**The request:** Find each line containing the string "JSON". Copy it.

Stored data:
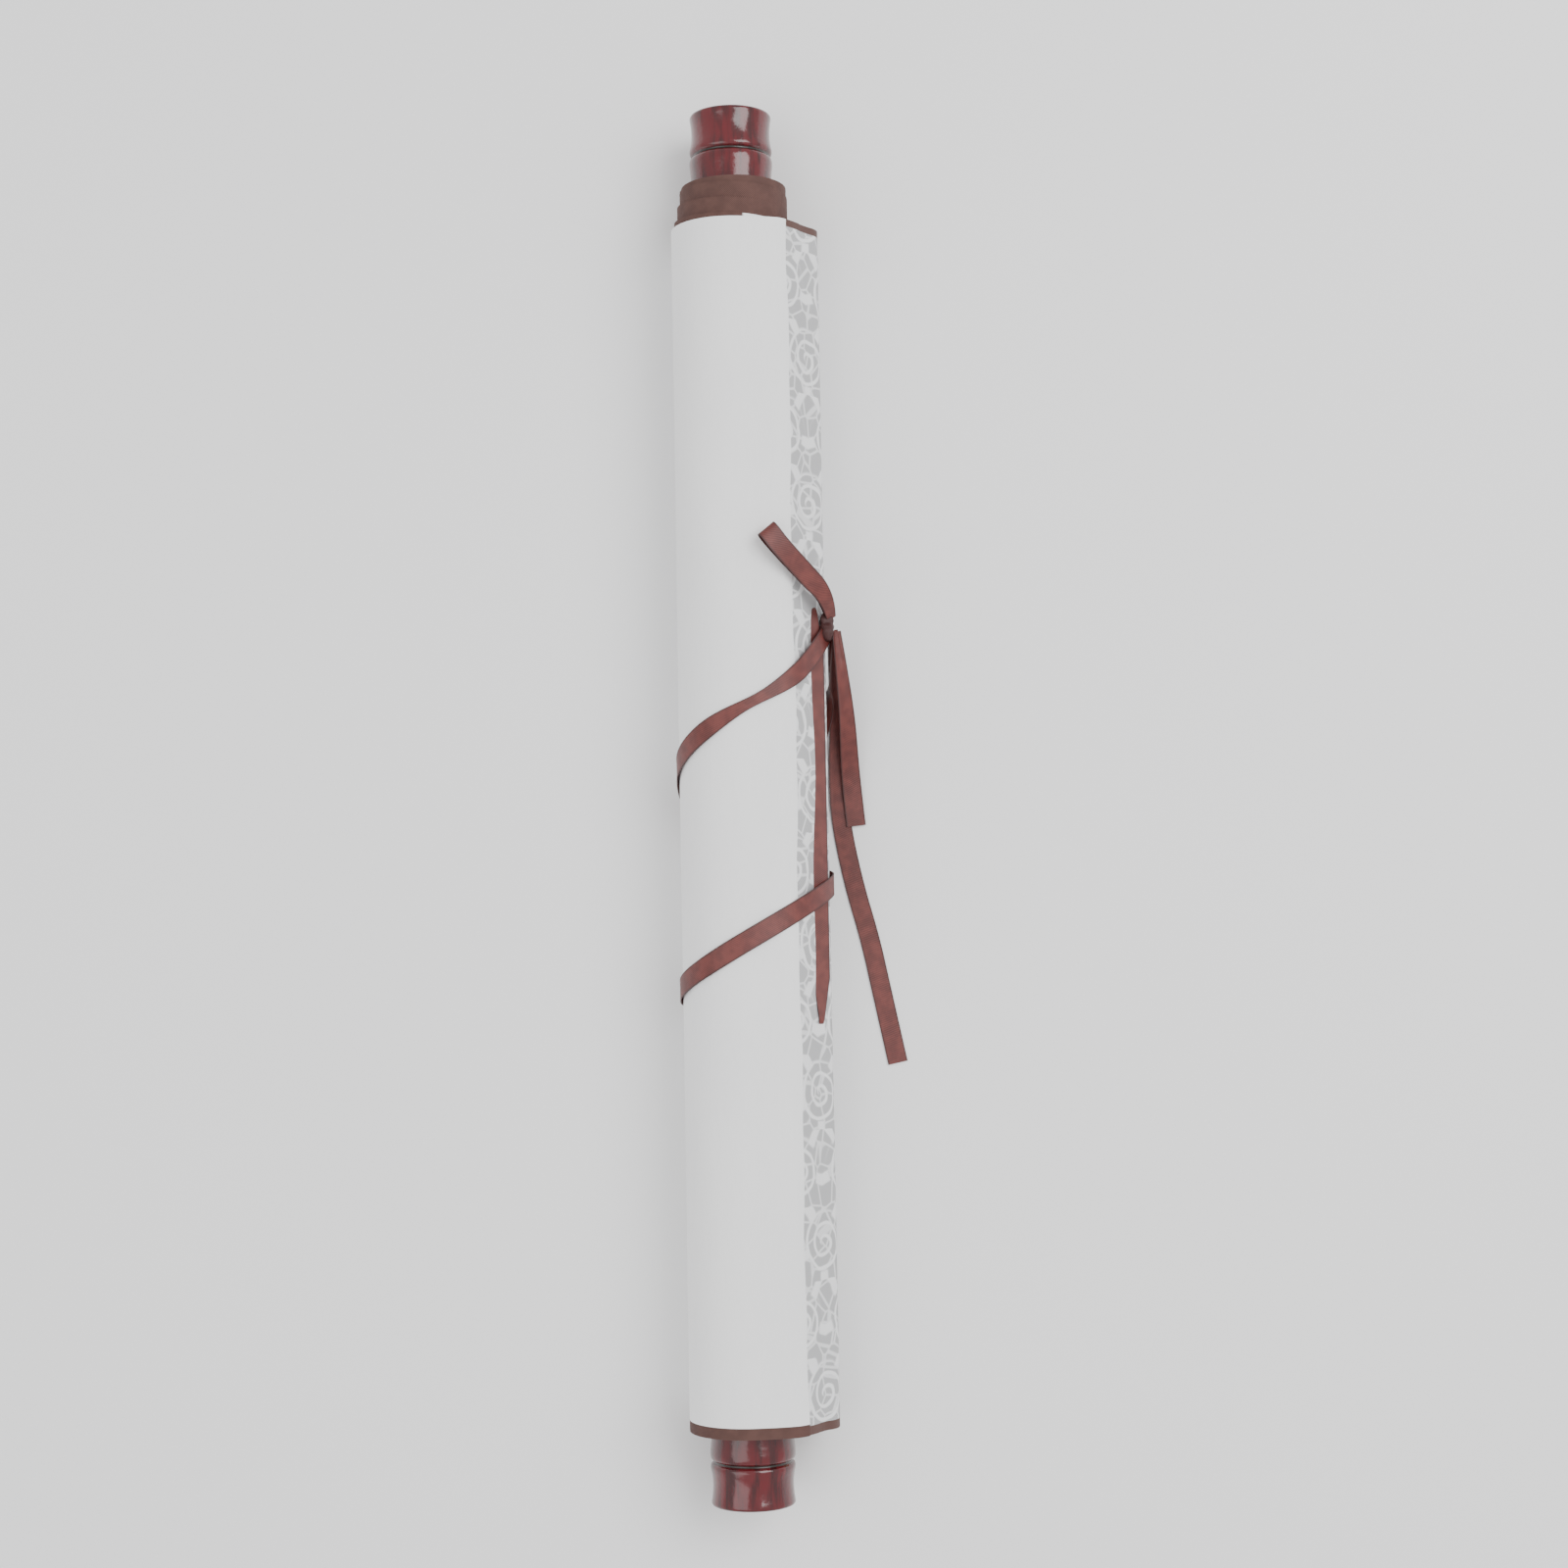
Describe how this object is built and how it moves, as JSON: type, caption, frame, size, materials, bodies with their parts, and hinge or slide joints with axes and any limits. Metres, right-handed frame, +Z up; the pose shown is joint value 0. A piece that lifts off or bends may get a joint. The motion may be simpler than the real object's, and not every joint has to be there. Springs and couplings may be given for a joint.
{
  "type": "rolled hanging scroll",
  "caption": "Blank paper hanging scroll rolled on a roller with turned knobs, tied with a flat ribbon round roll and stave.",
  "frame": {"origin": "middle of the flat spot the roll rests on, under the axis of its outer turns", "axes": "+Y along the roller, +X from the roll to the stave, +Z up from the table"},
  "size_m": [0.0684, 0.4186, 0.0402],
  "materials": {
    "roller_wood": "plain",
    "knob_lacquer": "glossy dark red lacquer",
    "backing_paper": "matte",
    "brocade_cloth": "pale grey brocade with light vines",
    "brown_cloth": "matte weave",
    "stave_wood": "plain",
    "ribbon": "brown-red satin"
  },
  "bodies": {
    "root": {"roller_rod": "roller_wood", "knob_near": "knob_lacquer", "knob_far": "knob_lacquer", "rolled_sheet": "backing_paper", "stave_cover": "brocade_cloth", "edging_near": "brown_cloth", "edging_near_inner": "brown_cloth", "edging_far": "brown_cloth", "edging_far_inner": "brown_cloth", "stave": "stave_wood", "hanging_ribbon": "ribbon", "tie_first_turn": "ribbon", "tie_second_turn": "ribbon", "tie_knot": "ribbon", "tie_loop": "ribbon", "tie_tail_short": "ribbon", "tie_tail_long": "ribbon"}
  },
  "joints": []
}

* * *

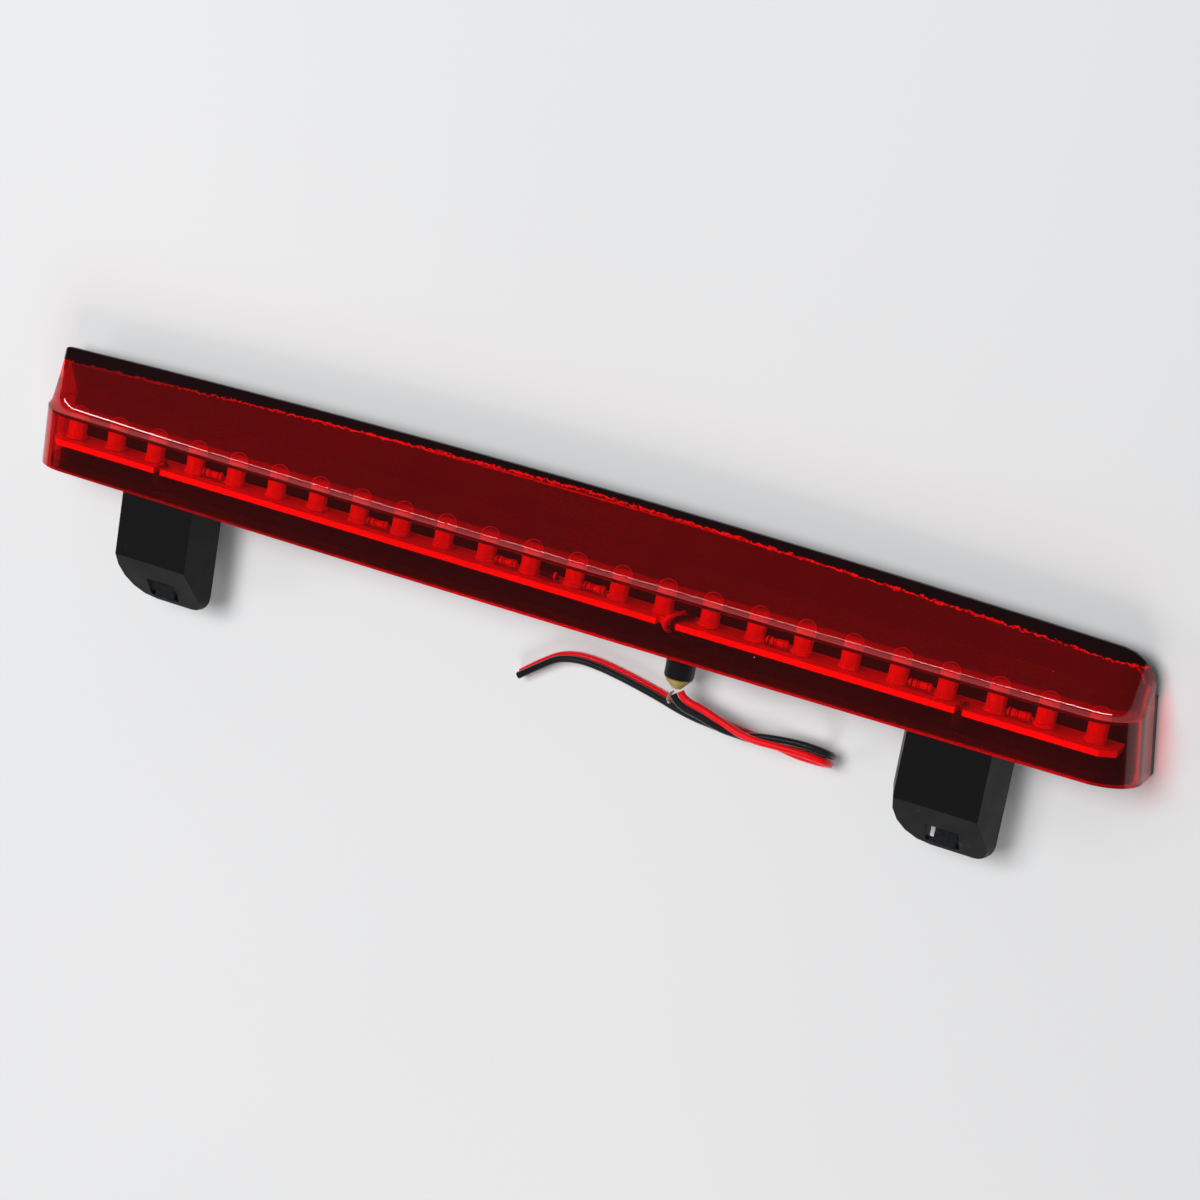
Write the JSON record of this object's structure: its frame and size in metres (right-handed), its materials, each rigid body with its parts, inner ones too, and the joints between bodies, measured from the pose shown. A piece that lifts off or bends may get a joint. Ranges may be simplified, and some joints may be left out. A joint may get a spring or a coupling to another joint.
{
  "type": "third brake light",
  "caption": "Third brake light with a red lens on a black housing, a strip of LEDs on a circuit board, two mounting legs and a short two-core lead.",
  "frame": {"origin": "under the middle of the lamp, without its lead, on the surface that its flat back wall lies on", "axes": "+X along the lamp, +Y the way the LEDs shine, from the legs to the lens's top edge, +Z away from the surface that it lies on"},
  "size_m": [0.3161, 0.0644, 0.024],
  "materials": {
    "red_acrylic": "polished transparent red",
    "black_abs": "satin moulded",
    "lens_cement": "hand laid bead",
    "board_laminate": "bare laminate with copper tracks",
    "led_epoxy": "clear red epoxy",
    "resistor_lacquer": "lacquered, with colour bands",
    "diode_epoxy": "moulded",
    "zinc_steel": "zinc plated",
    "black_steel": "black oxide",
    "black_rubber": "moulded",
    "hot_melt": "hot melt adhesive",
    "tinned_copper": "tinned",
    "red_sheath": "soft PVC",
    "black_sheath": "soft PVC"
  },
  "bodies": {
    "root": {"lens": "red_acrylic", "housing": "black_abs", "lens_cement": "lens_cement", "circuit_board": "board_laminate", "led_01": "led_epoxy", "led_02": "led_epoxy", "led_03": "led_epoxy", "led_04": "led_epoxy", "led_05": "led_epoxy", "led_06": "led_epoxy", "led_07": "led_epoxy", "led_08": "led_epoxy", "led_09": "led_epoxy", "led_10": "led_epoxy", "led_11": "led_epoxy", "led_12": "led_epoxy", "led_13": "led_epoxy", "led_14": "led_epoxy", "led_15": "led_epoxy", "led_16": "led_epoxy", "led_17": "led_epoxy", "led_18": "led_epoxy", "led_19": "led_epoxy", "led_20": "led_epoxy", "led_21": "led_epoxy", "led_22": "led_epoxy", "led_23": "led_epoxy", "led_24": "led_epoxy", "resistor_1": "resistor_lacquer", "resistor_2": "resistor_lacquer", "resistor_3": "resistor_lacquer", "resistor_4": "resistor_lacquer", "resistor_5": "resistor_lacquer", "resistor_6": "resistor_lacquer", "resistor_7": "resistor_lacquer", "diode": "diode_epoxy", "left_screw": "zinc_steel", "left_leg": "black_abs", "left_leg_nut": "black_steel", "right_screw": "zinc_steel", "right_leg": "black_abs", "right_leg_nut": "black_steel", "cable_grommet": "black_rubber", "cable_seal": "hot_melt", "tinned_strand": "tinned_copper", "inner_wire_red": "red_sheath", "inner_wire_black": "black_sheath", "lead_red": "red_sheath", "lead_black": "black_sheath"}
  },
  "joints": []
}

**Answer:**
Describe how this object is built and how it moves, as JSON: type, caption, frame, size, materials, bodies with their parts, and hinge or slide joints with axes and any limits. Metres, right-handed frame, +Z up; the pose shown is joint value 0. A piece that lifts off or bends may get a joint. The motion may be simpler than the real object's, and not every joint has to be there. Springs and couplings may be given for a joint.
Write the JSON record of this object's structure: its frame and size in metres (right-handed), its materials, each rigid body with its parts, inner ones too, and the joints between bodies, measured from the pose shown. A piece that lifts off or bends may get a joint. Ranges may be simplified, and some joints may be left out. A joint may get a spring or a coupling to another joint.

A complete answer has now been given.